Palm Sunday marks the beginning of Holy Week and its celebration is cause for reflection. Historically, Christ was given a triumphal welcome to Jerusalem, yet only a five days later, people in the same city cried out for his brutal execution.

Here in Malta, these religious celebrations will be celebrated with pomp and pageantry, and crowds of people will turn out to fulfil their external religious duties. Such popular piety should not be scoffed at.

In his recent encyclical ‘The Joy of the Gospel’, Pope Francis stresses the immense importance of a culture marked by Faith, and says: “An evangelised popular culture has many more resources than the mere sum total of believers and contains values of Faith and solidarity capable of the development of a more just and believing society.”

Yet, one is also justified in being cynical when one questions whether this popular piety is being translated into the way we live. Sadly, widespread corruption is only too evident and the impact of our professed Christian beliefs are too often conspicuous by their absence.

No doubt, we are acutely aware of the failings of others and relish pontificating on those of the clergy, the politicians and any group in authority or public office. This is often a convenient and soothing exercise to justify our own shortcomings which we very capably belittle and even justify. It is a question of two weights and two measures.

Lent should be an opportunity for self-awareness. All the disciplines of prayer, fasting and charitable commitment have the purpose of drawing us to God and our fellow men. When, in 1910, The Times newspaper asked a number of authors to write on the topic: ‘What’s wrong with the world?’, G.K. Chesterton’s simply wrote back: “Dear Sirs, I am. Sincerely yours, G.K. Chesterton.”

A society that loses its soul loses its freedom too

Such a reaction is a sharp and salutary lesson to us all, driving home the reality that the first subject for reform and improvement is ourselves. This is the transforming message of our Faith.

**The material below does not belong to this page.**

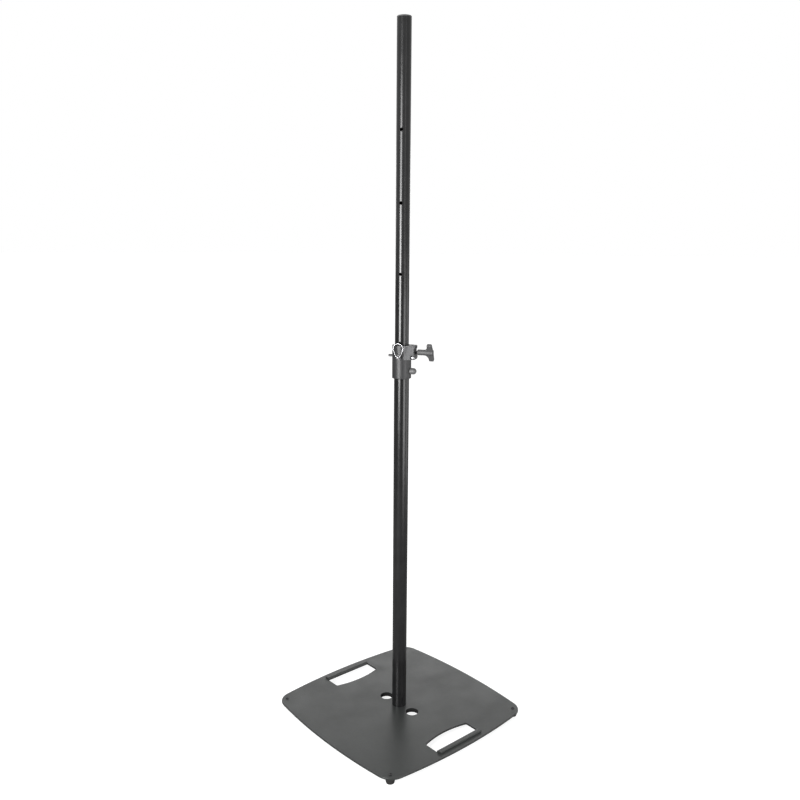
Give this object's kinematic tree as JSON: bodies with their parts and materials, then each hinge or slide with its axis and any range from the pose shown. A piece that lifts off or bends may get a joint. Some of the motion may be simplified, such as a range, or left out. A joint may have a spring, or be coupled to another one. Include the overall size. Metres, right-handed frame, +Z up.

Life is a journey of opportunity where we must try to constantly challenge ourselves to embrace the Gospel’s message of love of God and our neighbour. We have to work hard at cultivating humility, integrity, forgiveness and altruism.

In 1930, when reacting to criticism at his embracing the Catholic Faith, the novelist Evelyn Waugh wrote: “The loss of faith in Christianity and the consequential lack of confidence in moral and social standards has become embodied in the ideal of a materialistic, mechanised state… It is no longer possible… to accept the benefits of civilisation and at the same time deny the supernatural basis upon which it rests.”

The challenges of the 1930s are similar to those of today. As Rabbi Jonathan Sacks points out, modern society believes we can live and build an ethical society without God, that there is no morality beyond personal choice so long as you do no harm to others. This, in turn, promotes a culture of individualism, consumerism and relativism.

Even in Malta, we see the results of such a mindset portrayed by the dismal statistics of a fractured society crippled by the increasing incidence of broken relationships and marriage breakdown and the concomitant collapse of trust as one scandal after another knocks down our faith in institutions and people in positions of responsibility.

Committed Christians, by trying to live their Faith, are an asset to their community. Civil society should realise that isolating religious expression from the secular sphere and undermining our religion is not in the interest of the common good.

Sacks has no doubt what is at stake when he quotes the historian Will Durant: “There is no significant example in history, before our time, of a society successfully maintaining moral life without the aid of religion.” He concludes that a society that loses its soul loses its freedom too.

For believers, Holy Week should be a time of deep reflection and spiritual renewal, and above all, hope that our efforts to live up to the ideals of our Faith have also a positive and much wider social dimension.